Надо было принимать какое-то решение. Отправка могла произойти внезапно, без предупреждения. Такая практика была мне уже хорошо знакома...

Здесь, в Половинке, не осталось никого, кто мог бы меня отстоять. И я решил в тот же вечер выехать в Москву.

Повидался с Виктором Ивановичем. Рассказал ему обо всем. Попросил завтра вечером зайти ко мне и, не застав меня дома, утром следующего дня сообщить в спецкомендатуру о моем исчезновении.

Виктор Иванович сначала наотрез отказался, и мне стоило большого труда убедить его это сделать. Ведь в противном случае ему грозит расправа, а о моем отъезде они все равно узнают. Донесут другие. Я же за это время успею уехать далеко. Виктор Иванович ушел, а я ждал Лиду, и не знал, как сказать ей о принятом решении. Она пришла и сначала не поверила мне, думала, что это шутка. Потом разрыдалась, и ничто не могло ее успокоить. Может быть, не стоило говорить ей правду...

Я не вписался в круг половинковской партийно-блатной элиты и потому должен был или подчиниться, или подлежал уничтожению вслед за прокурором. 

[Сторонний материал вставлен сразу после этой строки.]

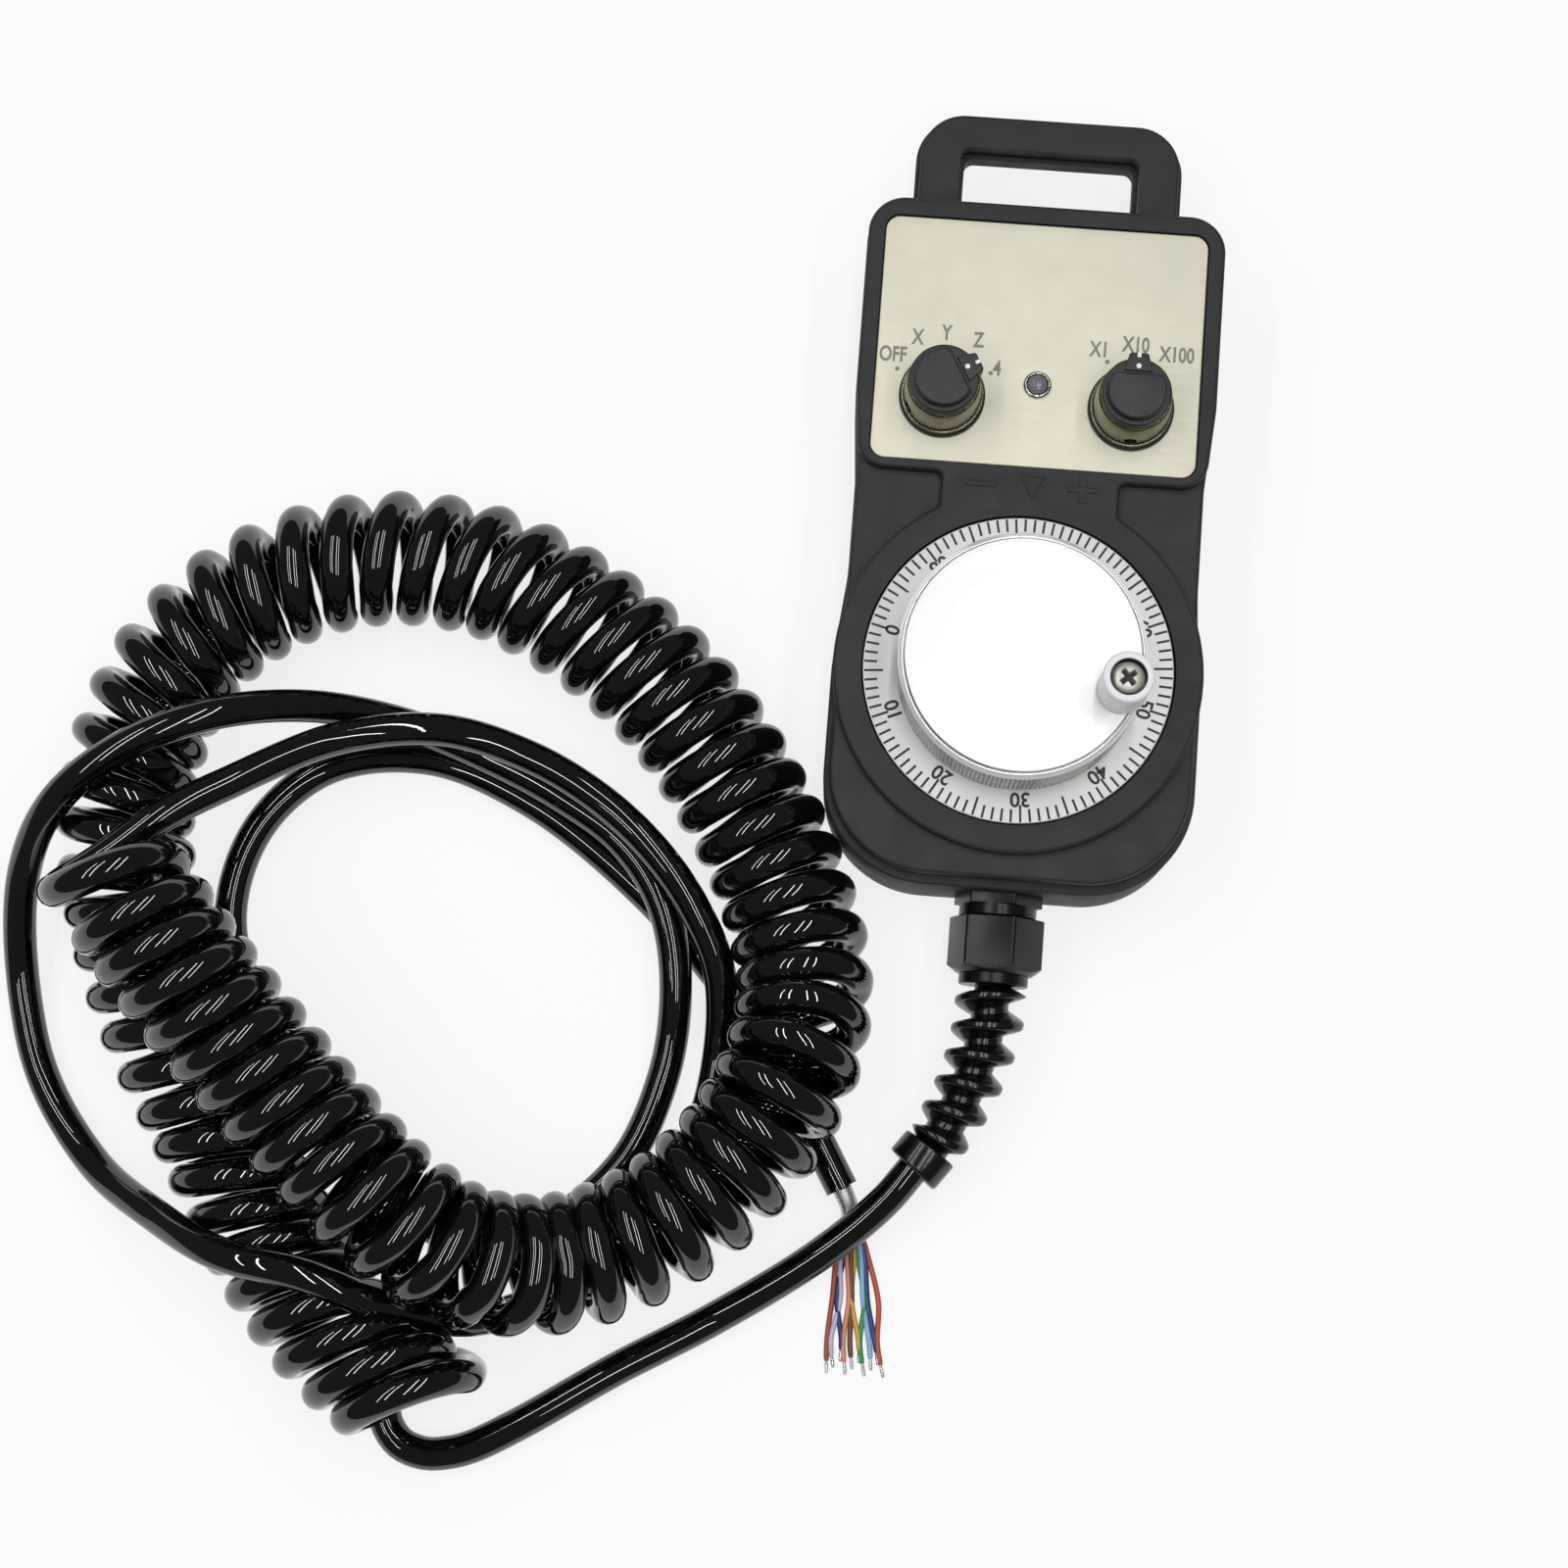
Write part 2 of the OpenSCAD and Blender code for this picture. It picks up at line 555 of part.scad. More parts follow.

Смертельную опасность я научился чуять безошибочно и загодя, а посему снова решил бежать, в пятый раз, но теперь уже от «наших».

28. Снова в побеге

Поезд из Молотова на Москву прибывал в Поливинку в полночь. Стоянка — одна минута. Я знал, что станция была под постоянным надзором спецкомендатуры, и меня могут задержать при посадке. Билеты на поезд продавали только по разрешению комендатуры или по командировочному удостоверению.

Решил ехать без билета. В подвале дома нашелся кусок латунной трубки и трехгранный напильник. Несколько ударов молотка и «трехгранка» — ключ для вагонных дверей — готова.

С наступлением темноты я вышел из дома. Вещей с собой никаких не взял, чтобы руки были свободны. Станцию обошел стороной и спрятался за штабелем шпал.

Темная осенняя ночь помогала оставаться незамеченным. Накрапывал дождь. По пустынной платформе прохаживался человек, другой время от времени выглядывал из приоткрытых дверей станционного барака. Спецкомендатура блюла службу.